--- SET EXERCISE ---
Give the data again, word for word.

--- DATASET EXCERPT ---
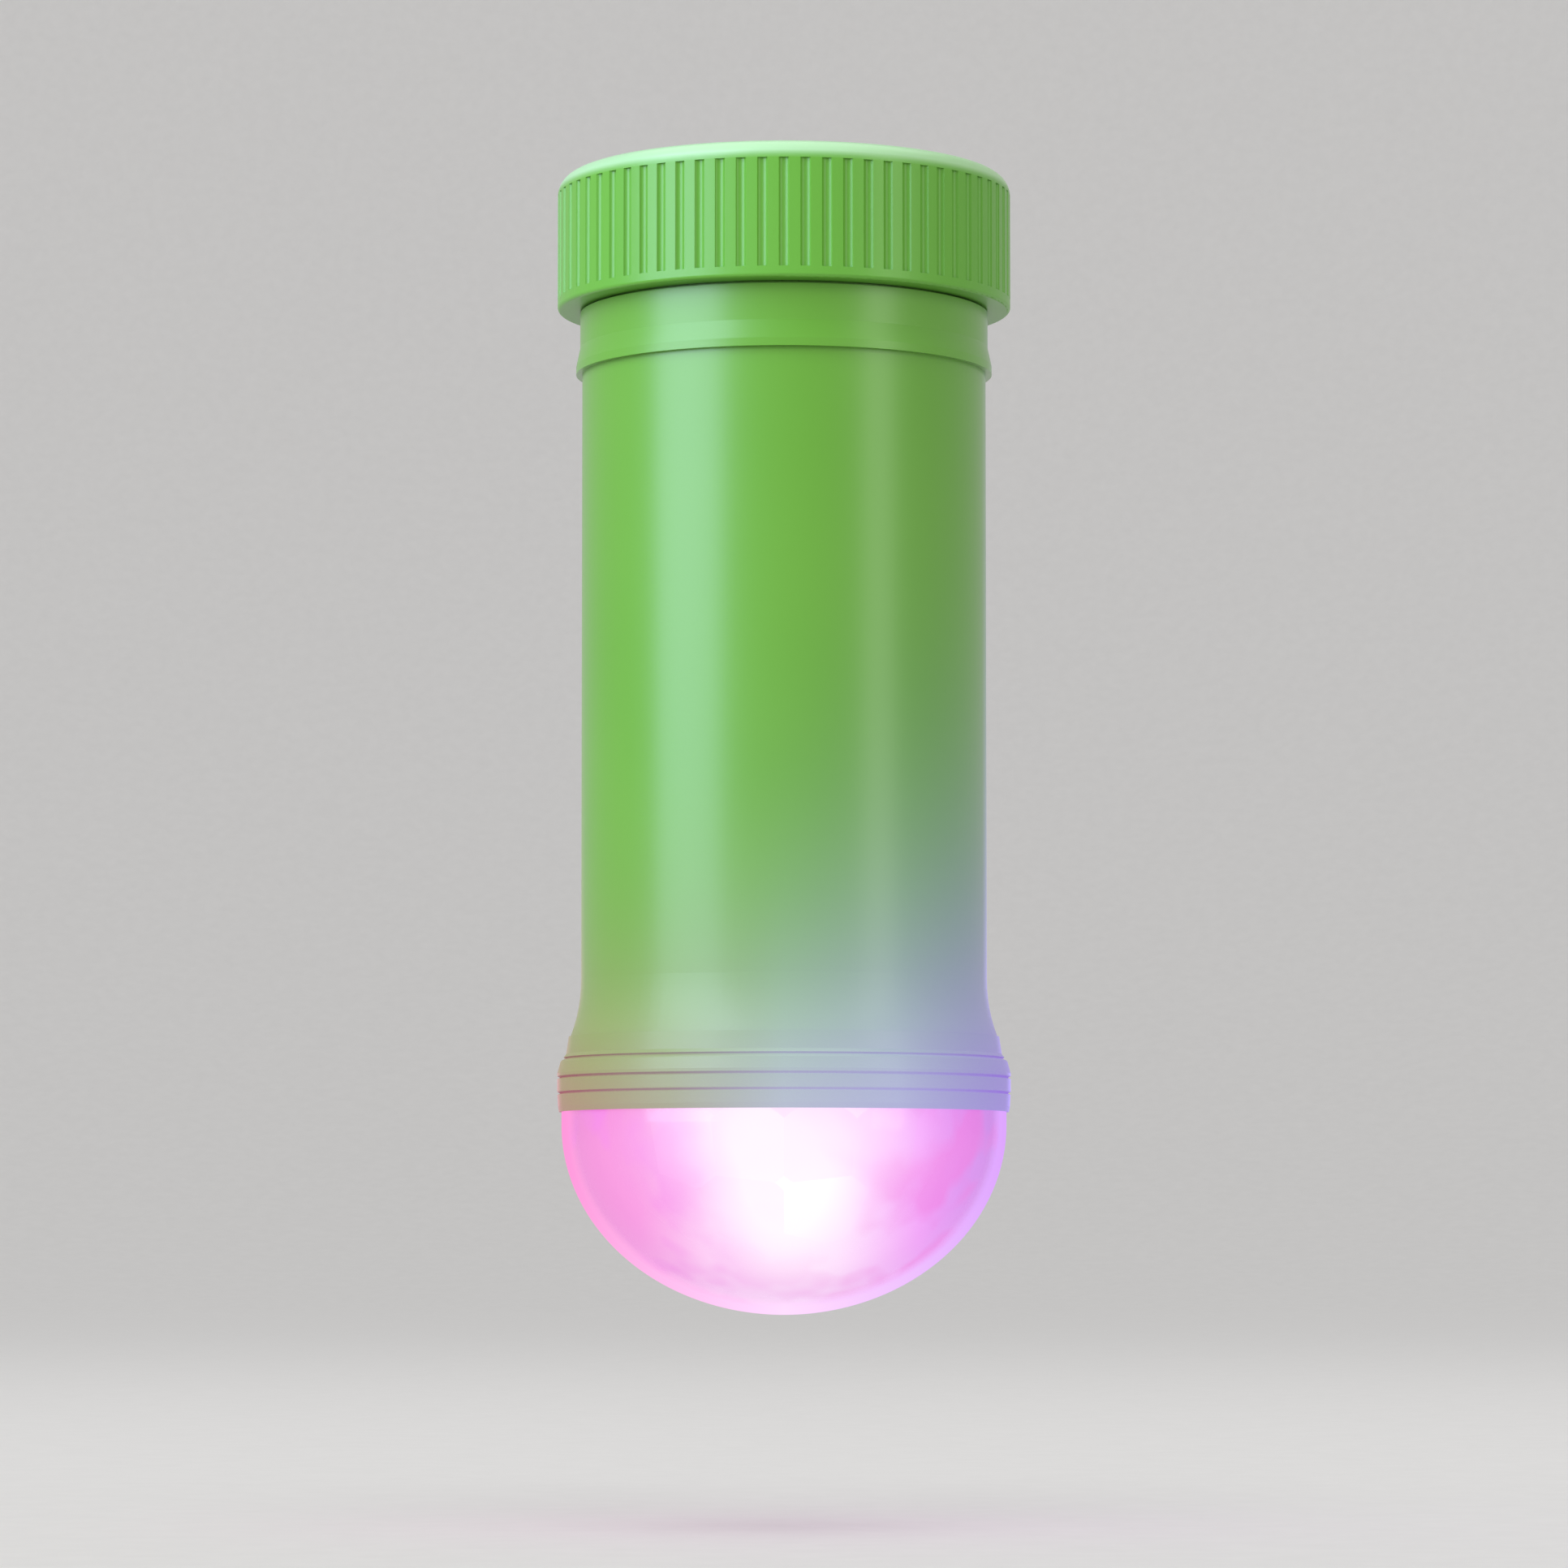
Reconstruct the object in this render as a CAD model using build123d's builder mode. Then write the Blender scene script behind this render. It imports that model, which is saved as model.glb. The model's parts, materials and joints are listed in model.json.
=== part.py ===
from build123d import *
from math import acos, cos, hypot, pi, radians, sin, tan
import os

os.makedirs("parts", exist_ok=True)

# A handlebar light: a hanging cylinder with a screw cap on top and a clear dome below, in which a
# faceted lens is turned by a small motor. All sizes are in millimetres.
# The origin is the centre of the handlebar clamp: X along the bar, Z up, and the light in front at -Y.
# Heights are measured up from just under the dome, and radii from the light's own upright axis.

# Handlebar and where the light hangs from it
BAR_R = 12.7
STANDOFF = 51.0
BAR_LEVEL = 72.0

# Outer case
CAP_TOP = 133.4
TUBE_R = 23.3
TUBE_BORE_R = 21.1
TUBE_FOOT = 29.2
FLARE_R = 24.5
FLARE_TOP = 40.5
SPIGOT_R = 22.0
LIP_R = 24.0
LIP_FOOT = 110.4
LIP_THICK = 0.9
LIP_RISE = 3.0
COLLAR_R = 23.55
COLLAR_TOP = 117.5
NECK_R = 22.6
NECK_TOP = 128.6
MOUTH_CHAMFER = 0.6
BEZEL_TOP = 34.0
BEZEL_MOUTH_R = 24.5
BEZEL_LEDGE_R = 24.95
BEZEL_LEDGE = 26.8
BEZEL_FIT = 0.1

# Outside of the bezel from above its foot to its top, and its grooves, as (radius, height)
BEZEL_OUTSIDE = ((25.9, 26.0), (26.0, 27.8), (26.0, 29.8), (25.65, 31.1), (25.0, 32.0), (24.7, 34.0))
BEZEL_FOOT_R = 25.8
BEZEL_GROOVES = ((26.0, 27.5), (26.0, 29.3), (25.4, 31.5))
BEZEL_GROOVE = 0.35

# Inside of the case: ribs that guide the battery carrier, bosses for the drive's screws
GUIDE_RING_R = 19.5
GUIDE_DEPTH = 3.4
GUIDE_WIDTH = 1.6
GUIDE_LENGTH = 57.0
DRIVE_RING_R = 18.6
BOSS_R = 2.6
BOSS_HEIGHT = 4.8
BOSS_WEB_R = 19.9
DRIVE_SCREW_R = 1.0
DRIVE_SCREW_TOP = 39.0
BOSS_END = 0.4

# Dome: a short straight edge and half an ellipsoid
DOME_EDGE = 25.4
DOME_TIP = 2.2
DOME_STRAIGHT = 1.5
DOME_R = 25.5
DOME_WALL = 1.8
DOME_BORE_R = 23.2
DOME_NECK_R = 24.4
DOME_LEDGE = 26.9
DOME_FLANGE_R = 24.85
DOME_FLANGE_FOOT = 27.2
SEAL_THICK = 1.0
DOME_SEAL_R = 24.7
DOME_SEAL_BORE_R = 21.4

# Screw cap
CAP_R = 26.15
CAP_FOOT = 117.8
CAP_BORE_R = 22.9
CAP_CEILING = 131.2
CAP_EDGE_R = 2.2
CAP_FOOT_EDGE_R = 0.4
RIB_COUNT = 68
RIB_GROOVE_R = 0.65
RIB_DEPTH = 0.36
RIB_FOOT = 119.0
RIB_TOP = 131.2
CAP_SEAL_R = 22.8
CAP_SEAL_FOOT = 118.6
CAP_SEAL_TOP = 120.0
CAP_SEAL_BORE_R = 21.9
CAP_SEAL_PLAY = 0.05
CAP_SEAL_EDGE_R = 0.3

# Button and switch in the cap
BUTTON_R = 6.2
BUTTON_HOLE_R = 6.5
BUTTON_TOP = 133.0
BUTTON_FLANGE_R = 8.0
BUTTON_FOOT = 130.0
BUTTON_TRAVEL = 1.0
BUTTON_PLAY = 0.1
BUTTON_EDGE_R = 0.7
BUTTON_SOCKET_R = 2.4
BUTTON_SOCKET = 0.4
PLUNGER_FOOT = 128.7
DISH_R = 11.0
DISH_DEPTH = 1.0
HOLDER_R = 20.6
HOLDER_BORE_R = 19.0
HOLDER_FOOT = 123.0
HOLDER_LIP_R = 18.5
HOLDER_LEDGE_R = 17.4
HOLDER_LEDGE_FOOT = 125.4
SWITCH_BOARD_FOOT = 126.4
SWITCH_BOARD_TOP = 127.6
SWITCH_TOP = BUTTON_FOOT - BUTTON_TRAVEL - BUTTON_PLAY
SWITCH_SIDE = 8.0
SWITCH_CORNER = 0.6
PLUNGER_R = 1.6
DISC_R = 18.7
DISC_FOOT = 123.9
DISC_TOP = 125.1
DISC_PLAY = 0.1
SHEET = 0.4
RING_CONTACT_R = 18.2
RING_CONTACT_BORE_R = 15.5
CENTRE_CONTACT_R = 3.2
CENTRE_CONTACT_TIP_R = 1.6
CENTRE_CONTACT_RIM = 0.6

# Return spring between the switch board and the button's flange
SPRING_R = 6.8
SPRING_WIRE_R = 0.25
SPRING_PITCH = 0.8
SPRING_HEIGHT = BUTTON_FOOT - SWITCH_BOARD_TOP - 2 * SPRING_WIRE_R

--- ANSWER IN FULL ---
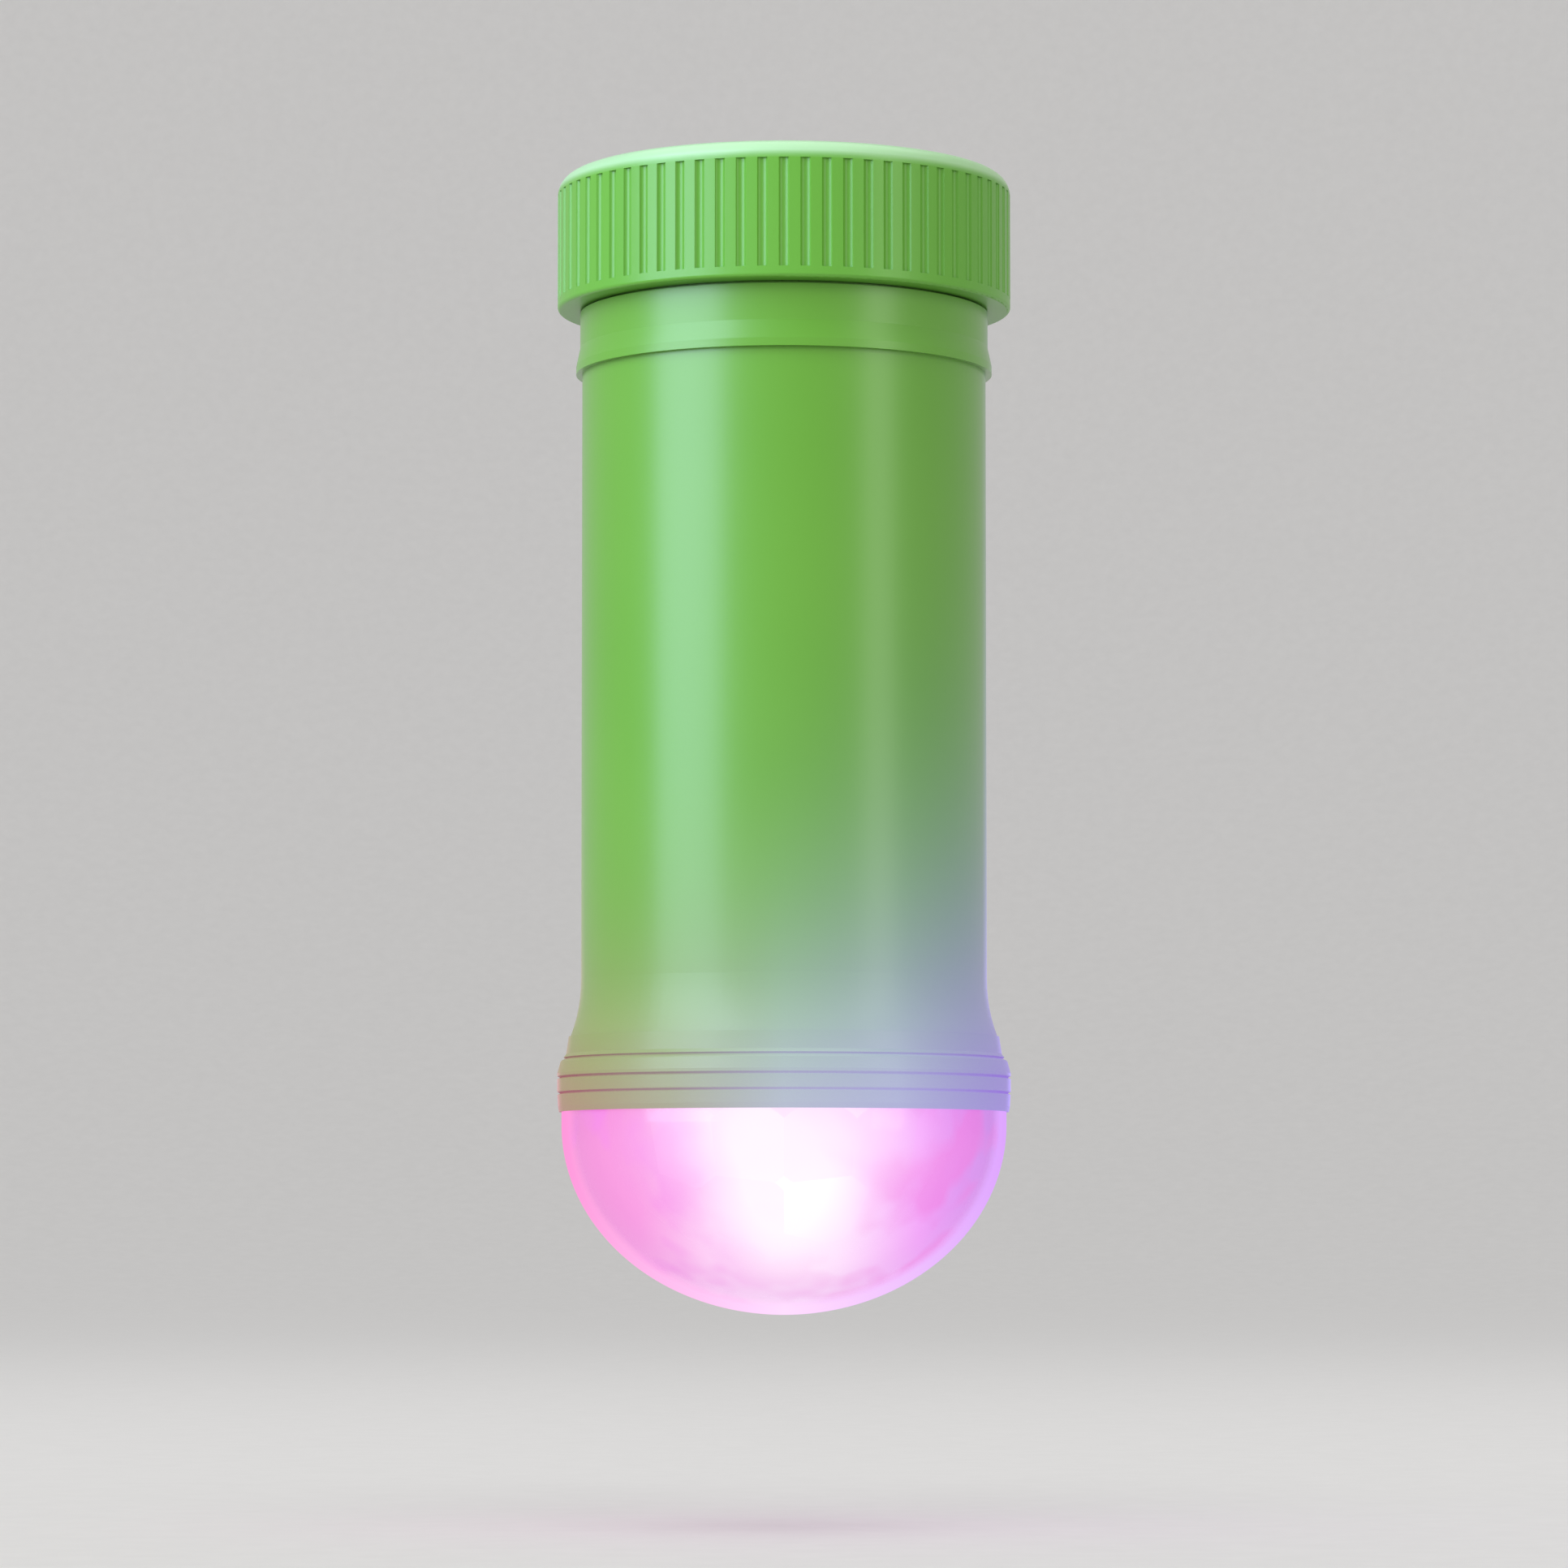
Reconstruct the object in this render as a CAD model using build123d's builder mode. Then write the Blender scene script behind this render. It imports that model, which is saved as model.glb. The model's parts, materials and joints are listed in model.json.
=== part.py ===
from build123d import *
from math import acos, cos, hypot, pi, radians, sin, tan
import os

os.makedirs("parts", exist_ok=True)

# A handlebar light: a hanging cylinder with a screw cap on top and a clear dome below, in which a
# faceted lens is turned by a small motor. All sizes are in millimetres.
# The origin is the centre of the handlebar clamp: X along the bar, Z up, and the light in front at -Y.
# Heights are measured up from just under the dome, and radii from the light's own upright axis.

# Handlebar and where the light hangs from it
BAR_R = 12.7
STANDOFF = 51.0
BAR_LEVEL = 72.0

# Outer case
CAP_TOP = 133.4
TUBE_R = 23.3
TUBE_BORE_R = 21.1
TUBE_FOOT = 29.2
FLARE_R = 24.5
FLARE_TOP = 40.5
SPIGOT_R = 22.0
LIP_R = 24.0
LIP_FOOT = 110.4
LIP_THICK = 0.9
LIP_RISE = 3.0
COLLAR_R = 23.55
COLLAR_TOP = 117.5
NECK_R = 22.6
NECK_TOP = 128.6
MOUTH_CHAMFER = 0.6
BEZEL_TOP = 34.0
BEZEL_MOUTH_R = 24.5
BEZEL_LEDGE_R = 24.95
BEZEL_LEDGE = 26.8
BEZEL_FIT = 0.1

# Outside of the bezel from above its foot to its top, and its grooves, as (radius, height)
BEZEL_OUTSIDE = ((25.9, 26.0), (26.0, 27.8), (26.0, 29.8), (25.65, 31.1), (25.0, 32.0), (24.7, 34.0))
BEZEL_FOOT_R = 25.8
BEZEL_GROOVES = ((26.0, 27.5), (26.0, 29.3), (25.4, 31.5))
BEZEL_GROOVE = 0.35

# Inside of the case: ribs that guide the battery carrier, bosses for the drive's screws
GUIDE_RING_R = 19.5
GUIDE_DEPTH = 3.4
GUIDE_WIDTH = 1.6
GUIDE_LENGTH = 57.0
DRIVE_RING_R = 18.6
BOSS_R = 2.6
BOSS_HEIGHT = 4.8
BOSS_WEB_R = 19.9
DRIVE_SCREW_R = 1.0
DRIVE_SCREW_TOP = 39.0
BOSS_END = 0.4

# Dome: a short straight edge and half an ellipsoid
DOME_EDGE = 25.4
DOME_TIP = 2.2
DOME_STRAIGHT = 1.5
DOME_R = 25.5
DOME_WALL = 1.8
DOME_BORE_R = 23.2
DOME_NECK_R = 24.4
DOME_LEDGE = 26.9
DOME_FLANGE_R = 24.85
DOME_FLANGE_FOOT = 27.2
SEAL_THICK = 1.0
DOME_SEAL_R = 24.7
DOME_SEAL_BORE_R = 21.4

# Screw cap
CAP_R = 26.15
CAP_FOOT = 117.8
CAP_BORE_R = 22.9
CAP_CEILING = 131.2
CAP_EDGE_R = 2.2
CAP_FOOT_EDGE_R = 0.4
RIB_COUNT = 68
RIB_GROOVE_R = 0.65
RIB_DEPTH = 0.36
RIB_FOOT = 119.0
RIB_TOP = 131.2
CAP_SEAL_R = 22.8
CAP_SEAL_FOOT = 118.6
CAP_SEAL_TOP = 120.0
CAP_SEAL_BORE_R = 21.9
CAP_SEAL_PLAY = 0.05
CAP_SEAL_EDGE_R = 0.3

# Button and switch in the cap
BUTTON_R = 6.2
BUTTON_HOLE_R = 6.5
BUTTON_TOP = 133.0
BUTTON_FLANGE_R = 8.0
BUTTON_FOOT = 130.0
BUTTON_TRAVEL = 1.0
BUTTON_PLAY = 0.1
BUTTON_EDGE_R = 0.7
BUTTON_SOCKET_R = 2.4
BUTTON_SOCKET = 0.4
PLUNGER_FOOT = 128.7
DISH_R = 11.0
DISH_DEPTH = 1.0
HOLDER_R = 20.6
HOLDER_BORE_R = 19.0
HOLDER_FOOT = 123.0
HOLDER_LIP_R = 18.5
HOLDER_LEDGE_R = 17.4
HOLDER_LEDGE_FOOT = 125.4
SWITCH_BOARD_FOOT = 126.4
SWITCH_BOARD_TOP = 127.6
SWITCH_TOP = BUTTON_FOOT - BUTTON_TRAVEL - BUTTON_PLAY
SWITCH_SIDE = 8.0
SWITCH_CORNER = 0.6
PLUNGER_R = 1.6
DISC_R = 18.7
DISC_FOOT = 123.9
DISC_TOP = 125.1
DISC_PLAY = 0.1
SHEET = 0.4
RING_CONTACT_R = 18.2
RING_CONTACT_BORE_R = 15.5
CENTRE_CONTACT_R = 3.2
CENTRE_CONTACT_TIP_R = 1.6
CENTRE_CONTACT_RIM = 0.6

# Return spring between the switch board and the button's flange
SPRING_R = 6.8
SPRING_WIRE_R = 0.25
SPRING_PITCH = 0.8
SPRING_HEIGHT = BUTTON_FOOT - SWITCH_BOARD_TOP - 2 * SPRING_WIRE_R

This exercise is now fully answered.